John Corcoran: 28:32
Yeah, that’s a good idea. And that might be an interesting model for other businesses listening to this as well. Is that something that they should do as well? Bring their clients together and you’ll be that forum and be that That connector that brings people together and allows their clients to have a conversation that they’re not able to have anywhere else.
Emanuel Rose: 28:53
Yeah, I think so. I think the more we can get back to creating communities and conversations, I think that will help heal a lot of the wounds that our culture has right now.
John Corcoran: 29:01
Yeah. Emanuel, I want to wrap up with my gratitude question. So I’m a big fan of giving our guests a little bit of space at the end here to acknowledge any peers or contemporaries or key clients or something like that, that have been really influential for you. Continue to be influential for you. Is there anyone in particular you’d want to shout out and thank?
Emanuel Rose: 29:21
Yeah, I do. I really know who my first client was. It’s a man named Glen Golden who owns a commercial real estate finance company in western United States. And he kind of he, he, he allowed me to start working with him as kind of as my first client. And he’s still a client to this day and has always been open in in a mentor of good knowledge and and and good tidings.
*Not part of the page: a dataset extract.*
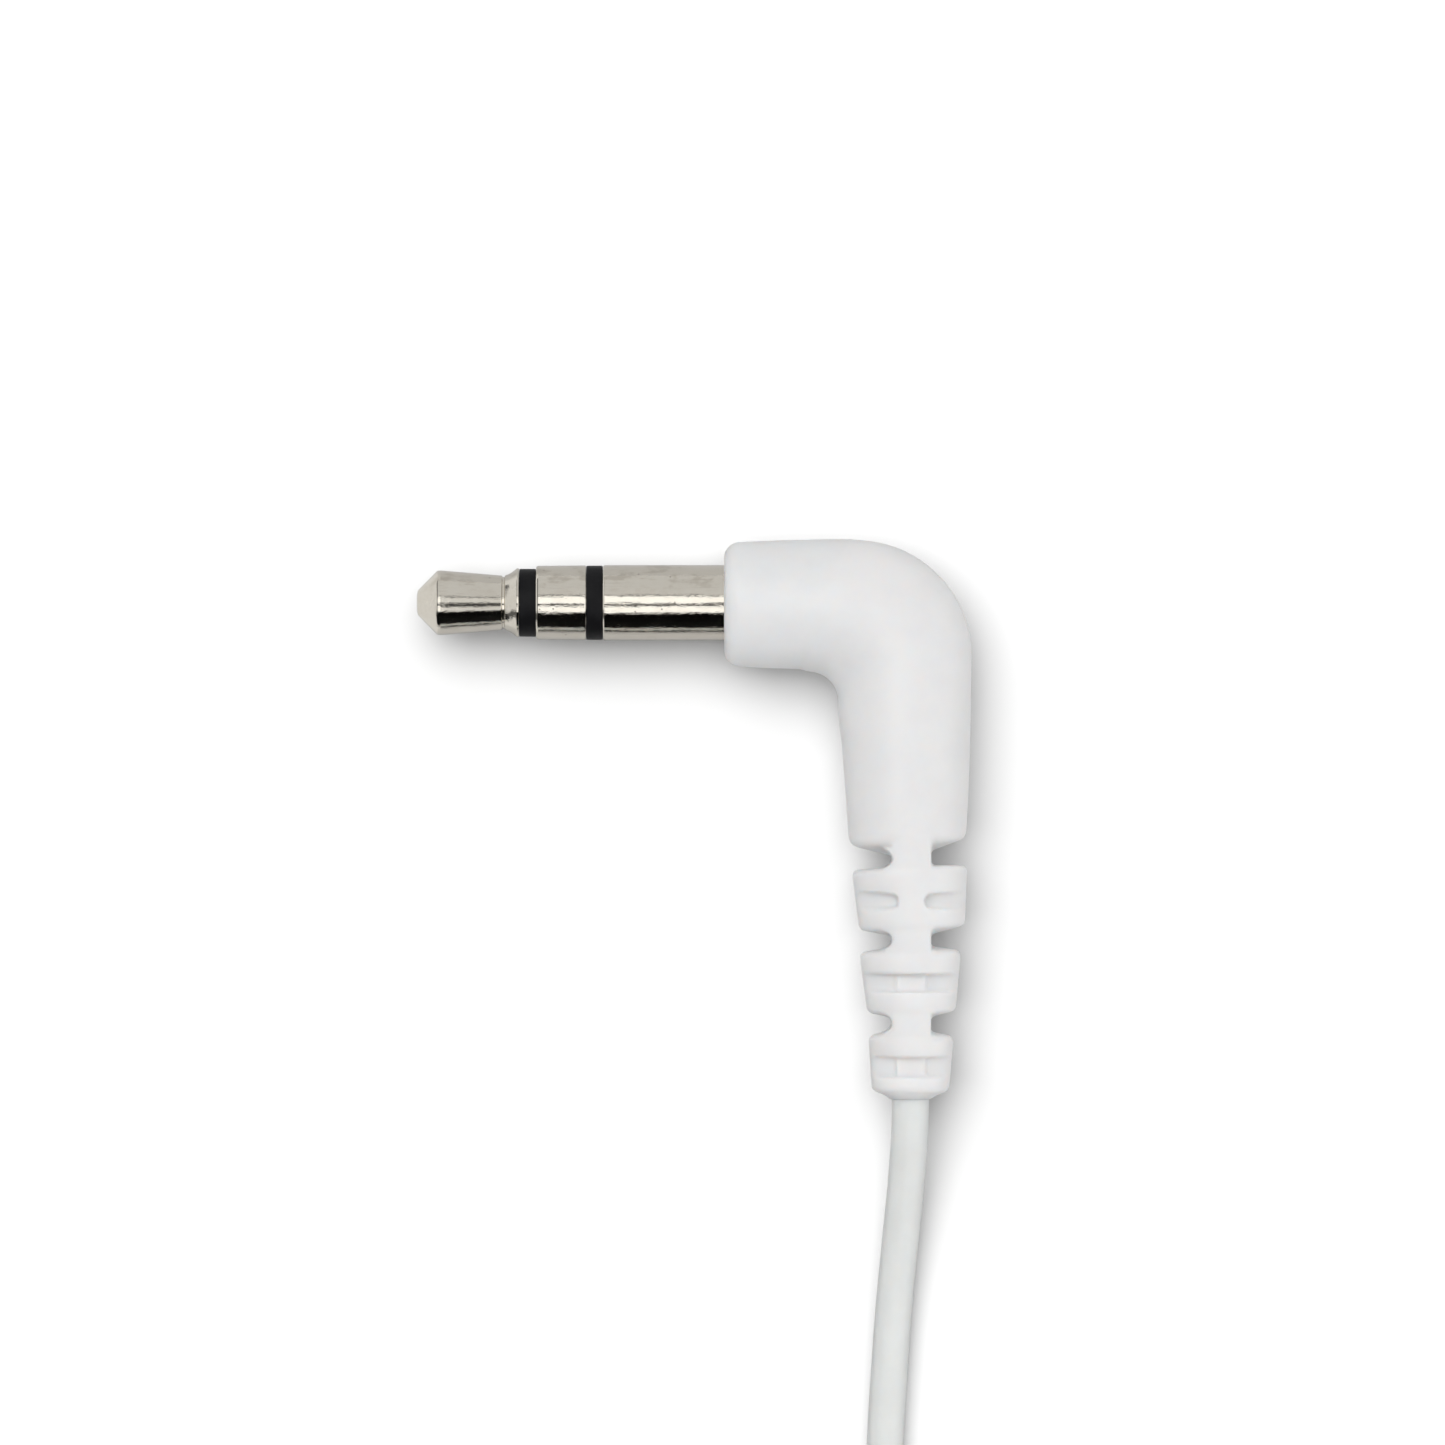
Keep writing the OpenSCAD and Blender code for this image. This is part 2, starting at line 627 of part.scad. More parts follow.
module flat_bead(p, t) intersection() {
    turned(p);
    translate([-2 * split_len, -2 * split_len, -t / 2]) cube([4 * split_len, 4 * split_len, t]);
}

module split_cover() color(WHITE) translate([split_x, row_y, branch_z]) difference() {
    mirror([1, 0, 0]) flat_bead([
        [0, 0], [0, split_w * 0.27], [0.5, split_w * 0.32], [split_len * 0.4, split_w * 0.42],
        [split_len * 0.75, split_w / 2], [split_len - 0.7, split_w / 2],
        [split_len - 0.15, split_w / 2 - 0.4], [split_len, split_w / 2 - 0.8], [split_len, 0]
    ], split_t);
    rod(-cord_grip - fit, through, cord_r + fit);
    for (s = [-1, 1]) translate([0, s * branch_gap / 2, 0])
        rod(-split_len - through, -split_len + cord_grip + fit, branch_r + fit);
    translate([-split_len + cord_grip, -core_half, -cord_r])
        cube([split_len - 2 * cord_grip, 2 * core_half, 2 * cord_r]);
}

module split_core() color("gainsboro")
    translate([split_x - split_len + cord_grip + fit, row_y - core_half + fit, branch_z - cord_r + fit])
        cube([split_len - 2 * cord_grip - 2 * fit, 2 * (core_half - fit), 2 * (cord_r - fit)]);

module cord_slider() color(WHITE) translate([slider_x, row_y, branch_z]) difference() {
    flat_bead([
        [-slider_len / 2, 0], [-slider_len / 2, slider_w / 2 - 0.9],
        [-slider_len / 2 + 0.2, slider_w / 2 - 0.5], [-slider_len / 2 + 0.9, slider_w / 2 - 0.1],
        [0, slider_w / 2], [slider_len / 2 - 0.9, slider_w / 2 - 0.1],
        [slider_len / 2 - 0.2, slider_w / 2 - 0.5], [slider_len / 2, slider_w / 2 - 0.9],
        [slider_len / 2, 0]
    ], split_t);
    for (s = [-1, 1]) translate([0, s * branch_gap / 2, 0])
        rod(-slider_len / 2 - through, slider_len / 2 + through, branch_r + slider_fit);
}

// ---------- branch cords ----------

function on_side(p, side) = side == LEFT ? p : mirrored(p);
module branch_lead(side) color(CORD_WHITE) tube(on_side(BRANCH_LEAD_ROUTE, side), branch_r, cord_sides);
module branch_coil(side) color(CORD_WHITE) tube(on_side(LEFT_COIL, side), branch_r, coil_sides);
module branch_tail(side) color(CORD_WHITE) tube(on_side(BRANCH_TAIL_ROUTE, side), branch_r, cord_sides);
module branch_tie(side) color(WHITE) translate([0, row_y, 0]) mirror([0, side < 0 ? 1 : 0, 0])
    translate([0, -row_y, 0]) tie(LEFT_COIL, branch_coil_c, branch_d, 90);

// ---------- earpieces ----------

module earpiece(side) translate([ear_x, row_y + side * ear_y, floor_z]) children();

module rear_cap() color(WHITE) rotate_extrude() polygon([
    [0, 0], [cap_r - 0.3, 0], [cap_r, 0.3], [cap_r, cap_t], [0, cap_t]
]);

module rear_shell(dot) color(WHITE) difference() {
    union() {
        rotate_extrude() polygon([
            [0, cap_t + fit], [cap_r + fit, cap_t + fit], [cap_r + fit, shell_foot],
            [body_r - shell_round, shell_foot], [body_r - 0.4, shell_foot + 0.3],
            [body_r - 0.1, shell_foot + 0.75], [body_r, shell_foot + shell_round],
            [body_r, rear_h], [inner_r + lip + fit, rear_h], [inner_r + lip + fit, rear_h - lip_h],
            [inner_r, rear_h - lip_h], [inner_r, shell_floor], [0, shell_floor]
        ]);
        translate([0, 0, port_z]) rod(inner_r + 0.2, boss_reach, boss_r);
        if (dot) translate([boss_reach - 1, 0, port_z + boss_r - 0.1]) sphere(0.35);
    }
    translate([0, 0, port_z]) rod(inner_r - through, boss_reach + through, port_r + fit);
    translate([0, 0, rear_h / 2 + 1]) rod(-body_r - through, -inner_r + through, vent_r);
}

// A point of the dome at a share of its way out from the nozzle and a share of its height
function dome_point(out, up) = [nozzle_r + out * (body_r - nozzle_r), step_z + up * dome_h];

module front_shell() color(WHITE) difference() {
    rotate_extrude() polygon([
        [inner_r, rear_h - lip_h + fit], [inner_r + lip, rear_h - lip_h + fit],
        [inner_r + lip, rear_h + fit], [body_r - 0.12, rear_h + fit], [body_r, rear_h + 0.14],
        [body_r, rear_h + 0.6], dome_point(0.944, 0.158), dome_point(0.764, 0.421),
        dome_point(0.5, 0.658), dome_point(0.25, 0.868),
        [nozzle_r + 0.3, dome_top - 0.25], [nozzle_r, dome_top + 0.2],
        [nozzle_r, nozzle_top - 1.7], [nozzle_r + barb, nozzle_top - 1.4],
        [nozzle_r + barb, nozzle_top - 0.9], [nozzle_r, nozzle_top - 0.5], [nozzle_r, nozzle_top],
        [mesh_r + fit, nozzle_top], [mesh_r + fit, nozzle_top - mesh_t - fit],
        [bore_r, nozzle_top - mesh_t - fit], [bore_r, dome_top - 0.6],
        dome_point(0.083, 0.632), dome_point(0.5, 0.368),
        [inner_r - 0.35, step_z + 0.2], [inner_r - 0.35, step_z],
        [inner_r, step_z]
    ]);
}

module relief() color(WHITE) translate([0, 0, port_z]) difference() {
    turned([
        [inner_r - 0.6, 0], [inner_r - 0.6, port_r], [boss_reach + fit, port_r],
        [boss_reach + fit, boss_r - 0.1],
        [boss_reach + 0.8, boss_r - 0.1], [boot_end - 0.3, branch_r + 0.4],
        [boot_end, branch_r + 0.25], [boot_end, 0]
    ]);
    for (i = [0 : 2]) translate([boss_reach + 1.1 + i * (boot_len - 1.4) / 3, 0, 0])
        pipe(0, 0.45, branch_r + 0.45, boss_r);
    rod(0, boot_end + through, branch_r + fit);
}

module terminal_board() color("seagreen") translate([0, 0, board_z]) cylinder(h = board_t, r = board_r);

module leads() color(COPPER) for (s = [-1, 1]) translate([0, s * 0.27, port_z]) {
    bend = board_z - port_z;
    rod(lead_x + bend, cord_stop, lead_r);
    translate([lead_x + bend, 0, bend]) rotate([90, 0, 0]) rotate([0, 0, 180])
        rotate_extrude(angle = 90) translate([bend, 0]) circle(lead_r);
}

module yoke() color("silver") translate([0, 0, yoke_z]) difference() {
    cylinder(h = yoke_top - yoke_z, r = yoke_r);
    translate([0, 0, yoke_floor]) cylinder(h = yoke_top, r = yoke_r - yoke_wall);
}

module magnet() color("dimgray") translate([0, 0, magnet_z]) cylinder(h = magnet_h, r = magnet_d / 2);

module top_plate() color("silver") translate([0, 0, plate_z]) cylinder(h = yoke_floor, r = plate_d / 2);

module driver_frame() color("darkslategray") difference() {
    translate([0, 0, frame_z]) cylinder(h = frame_top - frame_z, r = frame_r);
    translate([0, 0, frame_z - through]) cylinder(h = frame_top, r = yoke_r + fit);
    translate([0, 0, frame_z + frame_t]) cylinder(h = frame_top, r = frame_r - frame_wall);
    translate([0, 0, shelf_top]) cylinder(h = frame_top, r = rim_r + 0.06);
    for (a = [30 : 60 : 330]) rotate([0, 0, a])
        translate([(yoke_r + frame_r - frame_wall) / 2, 0, frame_z - through])
            cylinder(h = frame_t + 2 * through, r = (frame_r - frame_wall - yoke_r) / 3);
}

module voice_coil() color(COPPER) translate([0, 0, coil_low]) difference() {
    cylinder(h = film_low - fit - coil_low, r = coil_out);
    translate([0, 0, -through]) cylinder(h = film_low, r = coil_in);
}

module diaphragm() color("lightsteelblue") rotate_extrude() {
    half = [
        [0, rim_z + 0.45], [0.8, rim_z + 0.41], [1.5, rim_z + 0.25], [2.05, rim_z - 0.05],
        [coil_in - 0.05, film_low], [coil_out + 0.05, film_low], [coil_out + 0.4, rim_z + 0.05],
        [coil_out + 0.75, rim_z + 0.12], [coil_out + 1.1, rim_z], [rim_r, rim_z]
    ];
    polygon(concat(half, [for (i = [len(half) - 1 : -1 : 0]) half[i] + [0, film_t]]));
}

module driver_grille() color("silver") difference() {
    rotate_extrude() polygon([
        [0, grille_z + grille_rise - grille_t],
        [grille_dome_r - 2 * grille_skew, grille_z + grille_rise - grille_t],
        [grille_dome_r, grille_z], [frame_r, grille_z], [frame_r, grille_z + grille_t],
        [grille_dome_r + grille_skew, grille_z + grille_t],
        [grille_dome_r - grille_skew, grille_z + grille_rise], [0, grille_z + grille_rise]
    ]);
    for (a = [0 : 60 : 300]) rotate([0, 0, a]) translate([grille_dome_r * 0.57, 0, grille_z])
        cylinder(h = grille_rise + through, r = grille_hole_r);
    translate([0, 0, grille_z]) cylinder(h = grille_rise + through, r = grille_hole_r);
}

module nozzle_damper() color("gray") translate([0, 0, dome_top + 0.4]) cylinder(h = 1, r = bore_r - fit);

module nozzle_mesh() color("silver") translate([0, 0, nozzle_top - mesh_t]) difference() {
    cylinder(h = mesh_t, r = mesh_r);
    for (ring = [0 : 3], k = [0 : max(0, 6 * ring - 1)]) rotate([0, 0, 60 * k / max(1, ring)])
        translate([0.42 * ring, 0, -through]) cylinder(h = 2 * through, r = 0.13);
}

function below_top(share) = tip_top - share * tip_h;

module ear_tip() color([0.93, 0.93, 0.94]) rotate_extrude() polygon([
    [tip_bore, tip_seat - tip_grip], [tip_tube, tip_seat - tip_grip], [tip_tube, below_top(0.23)],
    [tip_r * 0.62, below_top(0.25)], [tip_r * 0.75, below_top(0.37)], [tip_r * 0.87, below_top(0.61)],
    [tip_r - tip_skin, below_top(0.86)], [tip_r - 0.05 - tip_skin, below_top(1)],
    [tip_r - 0.1, below_top(1)], [tip_r, below_top(0.88)], [tip_r * 0.96, below_top(0.61)],
    [tip_r * 0.86, below_top(0.33)], [tip_r * 0.7, below_top(0.14)], [tip_r * 0.52, below_top(0.026)],
    [tip_r * 0.42, tip_top], [bore_r + 0.4, tip_top], [bore_r + 0.2, tip_top - 0.2],
    [bore_r + 0.2, tip_seat], [tip_bore, tip_seat]
]);

// ---------- assembly ----------

tip_contact();
tip_insulator();
ring_contact();
ring_insulator();
sleeve_contact();
plug_inner_mould();
plug_conductors();
plug_solder();
plug_housing();
cord_lead();
cord_coil();
cord_tail();
cord_tie();
split_cover();
split_core();
cord_slider();
branch_lead(LEFT);  // left_cord_lead
branch_coil(LEFT);  // left_cord_coil
branch_tail(LEFT);  // left_cord_tail
branch_tie(LEFT);  // left_cord_tie
earpiece(LEFT) relief();  // left_relief
earpiece(LEFT) rear_cap();  // left_rear_cap
earpiece(LEFT) rear_shell(true);  // left_rear_shell
earpiece(LEFT) front_shell();  // left_front_shell
earpiece(LEFT) terminal_board();  // left_terminal_board
earpiece(LEFT) leads();  // left_leads
earpiece(LEFT) yoke();  // left_yoke
earpiece(LEFT) magnet();  // left_magnet
earpiece(LEFT) top_plate();  // left_top_plate
earpiece(LEFT) driver_frame();  // left_driver_frame
earpiece(LEFT) voice_coil();  // left_voice_coil
earpiece(LEFT) diaphragm();  // left_diaphragm
earpiece(LEFT) driver_grille();  // left_driver_grille
earpiece(LEFT) nozzle_damper();  // left_nozzle_damper
earpiece(LEFT) nozzle_mesh();  // left_nozzle_mesh
earpiece(LEFT) ear_tip();  // left_ear_tip
branch_lead(RIGHT);  // right_cord_lead
branch_coil(RIGHT);  // right_cord_coil
branch_tail(RIGHT);  // right_cord_tail
branch_tie(RIGHT);  // right_cord_tie
earpiece(RIGHT) relief();  // right_relief
earpiece(RIGHT) rear_cap();  // right_rear_cap
earpiece(RIGHT) rear_shell(false);  // right_rear_shell
earpiece(RIGHT) front_shell();  // right_front_shell
earpiece(RIGHT) terminal_board();  // right_terminal_board
earpiece(RIGHT) leads();  // right_leads
earpiece(RIGHT) yoke();  // right_yoke
earpiece(RIGHT) magnet();  // right_magnet
earpiece(RIGHT) top_plate();  // right_top_plate
earpiece(RIGHT) driver_frame();  // right_driver_frame
earpiece(RIGHT) voice_coil();  // right_voice_coil
earpiece(RIGHT) diaphragm();  // right_diaphragm
earpiece(RIGHT) driver_grille();  // right_driver_grille
earpiece(RIGHT) nozzle_damper();  // right_nozzle_damper
earpiece(RIGHT) nozzle_mesh();  // right_nozzle_mesh
earpiece(RIGHT) ear_tip();  // right_ear_tip
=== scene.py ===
"""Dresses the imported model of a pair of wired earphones, as they lie on a pale table.

Everything is modelled in millimetres in the model's frame and then brought to metres: the
origin is the centre of the plug's shoulder, the plug points along -X, its cord leaves along
-Y and the set lies on the plane z = FLOOR_Z.
"""

import json
import logging
import math
from dataclasses import dataclass, field
from enum import Enum
from typing import Any, Iterable, Sequence

import bmesh
import bpy
from mathutils import Matrix, Vector

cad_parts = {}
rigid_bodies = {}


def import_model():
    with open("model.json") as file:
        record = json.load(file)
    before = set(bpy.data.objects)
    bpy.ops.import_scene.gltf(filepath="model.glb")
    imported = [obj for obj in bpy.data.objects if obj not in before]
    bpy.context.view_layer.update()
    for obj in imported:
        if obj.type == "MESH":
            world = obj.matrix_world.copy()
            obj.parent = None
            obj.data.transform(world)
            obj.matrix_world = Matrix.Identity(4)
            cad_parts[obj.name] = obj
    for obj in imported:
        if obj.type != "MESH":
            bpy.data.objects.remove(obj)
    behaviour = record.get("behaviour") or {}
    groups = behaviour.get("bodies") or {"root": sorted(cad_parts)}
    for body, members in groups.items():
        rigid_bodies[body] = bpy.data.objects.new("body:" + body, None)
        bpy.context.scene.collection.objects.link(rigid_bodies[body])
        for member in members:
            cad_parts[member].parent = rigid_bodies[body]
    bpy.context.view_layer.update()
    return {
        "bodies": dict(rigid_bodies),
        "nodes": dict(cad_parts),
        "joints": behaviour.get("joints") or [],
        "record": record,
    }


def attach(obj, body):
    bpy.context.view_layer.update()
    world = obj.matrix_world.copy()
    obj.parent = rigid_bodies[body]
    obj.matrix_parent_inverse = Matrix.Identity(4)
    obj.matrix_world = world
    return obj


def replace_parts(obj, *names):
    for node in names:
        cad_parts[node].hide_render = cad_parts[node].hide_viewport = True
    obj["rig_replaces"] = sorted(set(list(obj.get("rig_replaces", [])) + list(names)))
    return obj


LOG = logging.getLogger("earphones")
MM = 0.001
FLOOR_Z = -3.02
ROW_Y = -70.0

Point = tuple[float, float, float]
Colour = tuple[float, float, float]
Corner = tuple[float, ...]
Profile = list[tuple[float, float]]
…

So I really appreciate and I’m thankful for the relationship I have with Glenn.
John Corcoran: 30:00
That’s awesome. And did you meet him at that Chamber of Commerce meeting you mentioned earlier?
Emanuel Rose: 30:05
I was through a friend’s connection. Yeah.
John Corcoran: 30:07
Okay. Cool. This would be great. Where can people go? To learn more about you, check out your podcast and check out your books and anything else.
Emanuel Rose: 30:16
Okay, Google up Emanuel Rose or go to emanuelrose.com or strategicemarketing.com.
John Corcoran: 30:21
emanuelrose.com.
Emanuel Rose: 30:26
That’s perfect.
John Corcoran: 30:27
Yeah. Emanuel thanks so much.
Emanuel Rose: 30:29
Thank you. I really enjoyed the conversation, John.